The book “Data Architecture: A Primer for the Data Scientist” by W.H. Inmon / D. Linstedt contains the subtitle “Big Data, Data Warehouse and Data Vault” which summarizes pretty well the main focus of the book.

"Big Data, Data Warehouse and Data Vault"

The first chapter introduces and defines structured and unstructured data. Unstructured data is further divided as repetitive and nonrepetitive. Repetitive unstructured data (e.g. metering data, clickstream data, etc) is mainly processed by Hadoop/NoSQL-centric tools while nonrepetitive unstructured data (e.g. emails, documents) must be processed by textual disambiguation. Repetitive unstructured data wrongly gets most attention nowadays because it is rather easy to manage compared to repetitive unstructured data. But the latter is the most important for data scientists to work on.

The next chapters introduce Big Data, Data Warehouse and Data Vault. All pieces are put together in the remaining chapters following “6.1 A brief history of Data Architecture”. Distillation and filtering are the types of processing repetitive unstructured data while various techniques for contextualization of nonrepetitive unstructured data is necessary, e.g. acronym resolution, tagging, stop word processing, word stemming, etc.

The last chapter subsumes the “composite data architecture” by means of timeliness of data:

  • Integration of data in the Data Warehouse / Data Vault
  • Analytics and Archival of Big Data
  • Metadata within and across environments
Data is detailed and granular as a system of record

The book provides an architectural, high-level overview of Big Data, DWH and Data Vault. The book ends with a concise data architecture blueprint: the “composite data architecture” combines the authors’ work from the past (e.g. “DWH 2.0” by W.H. Inmon and “Data Vault” by D. Linstedt) in one architecture. It is one view how to combine different types of data together and provides a lot of ideas to follow.
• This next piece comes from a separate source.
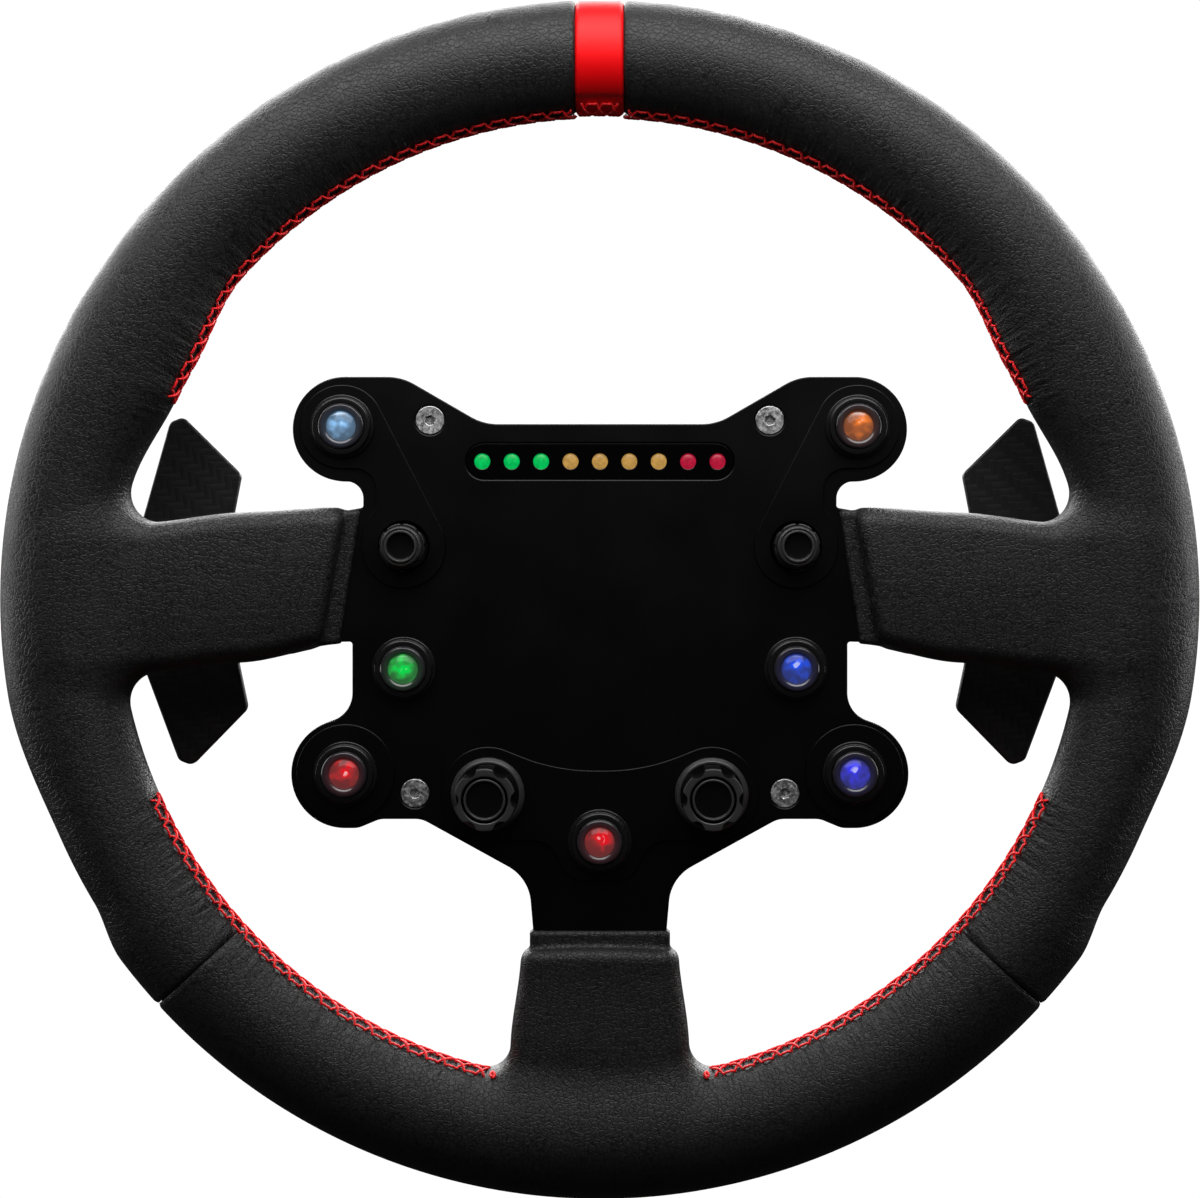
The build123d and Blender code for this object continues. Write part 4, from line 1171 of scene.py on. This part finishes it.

“If you are building a one-story, one-room log cabin in the forest, you don’t need much of a blueprint. But if you are building a large, complex expensive multistory building in the middle of a city, you need blueprints. There is much to be considered when it comes to building a multistoried structure in the middle of a modern city. And there is the same complexity and expense when it comes to a modern information infrastructure for technology and data.” (quotation extracted from the book, page 329)

Some negative remarks:

  • I found it strange and somewhat inconvenient that there are sub charter titels (e.g. for 1.1., 1.2, 2.1, 2.2. etc) but there is never a chapter title (e.g. for 1., 2., etc).
  • Unstructured text is discussed in detail – which is good. Image data, video data and audio data are neglected.
  • There are many illustrations to brigthen up the text but some of the illustrations are IMO too mundane.
  • Some repetitions of content.